HDR formats (High Dynamic Range), storing a single colour component on 16 bits (for the half-float formats) or 32 bits (for the float formats). Some very old graphics hardware don’t support floating point formats. 3 channels and 4 channels HDR formats are available.
HOOPS Luminate also features a special anti-aliased HDR format (the RED::FMT_FLOAT_RGBA_AA
format). This is a special HOOPS Luminate compressed format storing anti-aliasing and background information in a HDR image. This format authorizes dynamic edition of post-processing settings during and even after the rendering has completed.
Please, refer to the chapters dedicated to each image type for in-depth explanations.
The Image Target
Each image has a target which can be any of the RED::TARGET
enumeration entries. This describes the usage we can make of the image.

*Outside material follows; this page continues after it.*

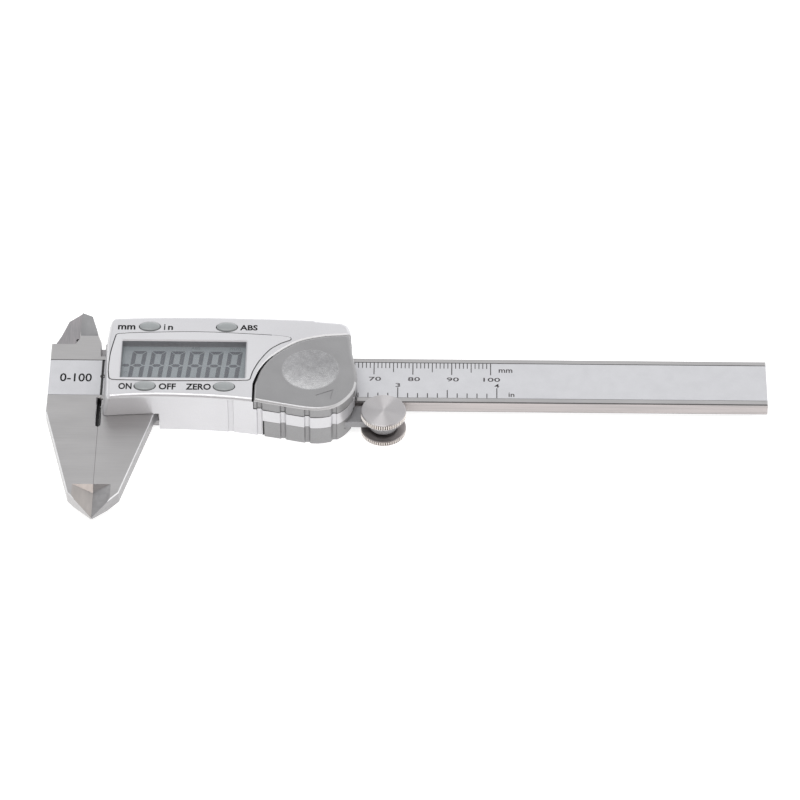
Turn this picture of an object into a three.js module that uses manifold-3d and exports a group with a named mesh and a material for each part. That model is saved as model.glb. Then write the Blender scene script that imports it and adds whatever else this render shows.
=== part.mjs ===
// Digital caliper, 100 mm / 4 in, with a thumb roller and a sliding battery cover.
// Millimetres, +Z up. The caliper lies on its back: +X runs along the beam to its free end, the
// outer jaws point to -Y, and the display faces +Z.
//
// Everything is drawn in the gauge frame, where X = 0 is the closed jaw seam (the scale's zero),
// Y = 0 the beam's centre line and Z = 0 the beam's front face. The last group moves the gauge
// frame so that the part's origin is the centre of its footprint, on the surface it lies on.

import * as THREE from 'three';
import { mergeVertices } from 'three/addons/utils/BufferGeometryUtils.js';
import Module from 'manifold-3d';

const wasm = await Module();
wasm.setup();

// ---------------------------------------------------------------- driving dimensions

const BEAM = { left: -13.57, right: 170.93, half: 8, thick: 3.5 };
const LABEL = { half: 6.4, depth: 0.75 };
const BADGE_RIGHT = -0.25;               // the badge label's end, by the scale's zero
const SCALE_LEFT = 0.5;                  // the scale label's start
const JAW = { root: -12.7, corner: 6.5, cornerY: -41.4, tip: -48.85, seam: 0.03 };
const RELIEF = { left: -0.7, right: 0.45, low: -17.3, point: -18 }; // slot above the jaws
const KNIFE = { top: -38.45, wall: 1.35, left: 5.35, right: 4.4, depth: 1.5 };
const INSIDE = { edge: -6.4, tip: 25.3, bodyTop: 12.5, bevel: 15.4, split: -1.7 };
const BACK = -5.5;                       // the surface the caliper lies on
const TOP = 7;                           // top of the housing over the beam's face
const SHELL = { wall: 1.3, ceiling: 5.4, left: 0.15, leftTop: 1.4, round: 1.2, mouth: 4.5 };
const BEZEL = { low: 6.45, high: 7.15 };
const SPLIT_LOW = 0.1;                   // grip base below, silver band above
const SPLIT_HIGH = 3.8;                  // silver band below, battery cover above
const THUMB_LEFT = 42.4;
const FRAME = { left: 0.5, right: 63.3, low: -11.6, wallHigh: 8.45 };
const WINDOW = { left: 5.25, right: 37.25, low: -6.95, high: 6.55 };
const BUTTON = { rx: 2.8, ry: 1.75, top: 7.5, bottom: 2.25, gap: 0.1 };
const BUTTONS = [
  { name: 'unit', x: 12.1, y: 11.8 },
  { name: 'abs', x: 31.95, y: 11.8 },
  { name: 'power', x: 11.8, y: -10.1 },
  { name: 'zero', x: 32, y: -10.1 },
];
const CELL = { x: 53.6, y: -2.95, r: 10, bottom: 2.45, thick: 3.2 };
const BAY = { r: 10.3, ring: 11, floor: 2.2, under: 1.3, rim: 5.55, front: -13.4 };
const POST = { r: 1.5, low: 1.3 };       // screw posts under the housing's top
const DIMPLE = { x: 53.9, y: -3.75, r: 7.3, depth: 0.7 };
const COVER_LOW = 5.9;                   // underside of the battery cover's top
const COVER_TOP = 7.1;
const APRON = { left: 64.6, low: -6.8, bottom: 0.6 }; // the cover's wall over the beam
const GROOVES = [41.1, 47.1, 53.3, 60.3]; // finger grooves down the thumb rest
const GROOVE_WIDTH = 1.3;
const GROOVE_DEPTH = 0.5;
const ROLLER = { x: 72.65, y: -13.1, r: 5.8, hub: 3.8, axle: 1.5, bore: 1.6 };
const UPPER_DISC = { low: 0.1, high: 2 };
const LOWER_DISC = { low: -5.4, high: -3.9 };
const BRACKET_SCREW = { x: 59.5, y: -14.3 };
const SCREW = { shank: 0.7, hole: 0.8, head: 1.35, seat: 1.45 };
const PLATE = { low: -4.6, high: -3.6 };
const HOUSING_SCREWS = [[5.6, 9.9], [5.6, -9.9], [60.5, 9.9], [60.5, -9.9]];
const GIB_SCREWS = [16, 46];
const GIB = { low: 8.06, high: 8.38, screw: 0.85, hole: 1, end: 12.6 };
const CLEARANCE_HOLE = 0.95;             // round a housing screw's shank
const WIPER = { half: 7.9, low: 0.06, high: 0.55 };
const FRAME_BARS = [[0.9, 3.2], [60.3, 63.2]]; // X spans of the bars that bridge the beam
const BOARD = { left: 4.7, right: 58.5, low: 0.2, high: 1.2 };
const CHIP = { x: 21, r: 3.5, high: 2.05 };
const ZEBRA = { x: [7, 35.5], y: 6.9, half: 0.7, low: 1.25, high: 3.25 };
const LCD = { x: [4.6, 38.2], half: 7.6, low: 3.3, high: 4.9 };
const LENS = { edge: 0.35, gasket: [0.4, 0.8], low: 5, high: 5.35 };
const DOME = { r: 1.6, low: 1.25, high: 1.72 };
const ROD = { left: 57, half: 1.4, low: -3.35, high: -2.15, bed: 1.6, bedTop: -2, bedLeft: 40 };
const PIN = { x: 60.5, r: 0.75, hole: 0.85, head: 1.2 };
const STOP = { left: 163.8, right: 169.3, half: 5.5, low: -4.5, high: -3.55, screw: 4 };

// ---------------------------------------------------------------- shape helpers

function solidOf(geometry) {
  let bare = geometry.clone();
  bare.deleteAttribute('normal');
  bare.deleteAttribute('uv');
  bare = mergeVertices(bare, 1e-4);
  return new wasm.Manifold(new wasm.Mesh({
    numProp: 3,
    vertProperties: new Float32Array(bare.attributes.position.array),
    triVerts: new Uint32Array(bare.index.array),
  }));
}

function geometryOf(solid) {
  const mesh = solid.getMesh();
  const geometry = new THREE.BufferGeometry();
  geometry.setAttribute('position', new THREE.BufferAttribute(mesh.vertProperties, 3));
  geometry.setIndex(new THREE.BufferAttribute(mesh.triVerts, 1));
  geometry.computeVertexNormals();
  return geometry;
}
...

However, when using software rendering, targets are relaxed a little bit as RED::TGT_TEX_1D
is a special case of RED::TGT_TEX_2D
while there is no difference between RED::TGT_TEX_2D
and RED::TGT_TEX_RECT
.
When writing hardware shaders you need to be careful to make your texture sampling code to match the target of the input textures (especially power-of-two 2d textures need texture coordinates in [0,1]x[0,1] while RECT 2d textures need texture coordinates in [0, texture width]x[0, texture height]). This is fully covered in Manipulating Images under section Using Images as Textures.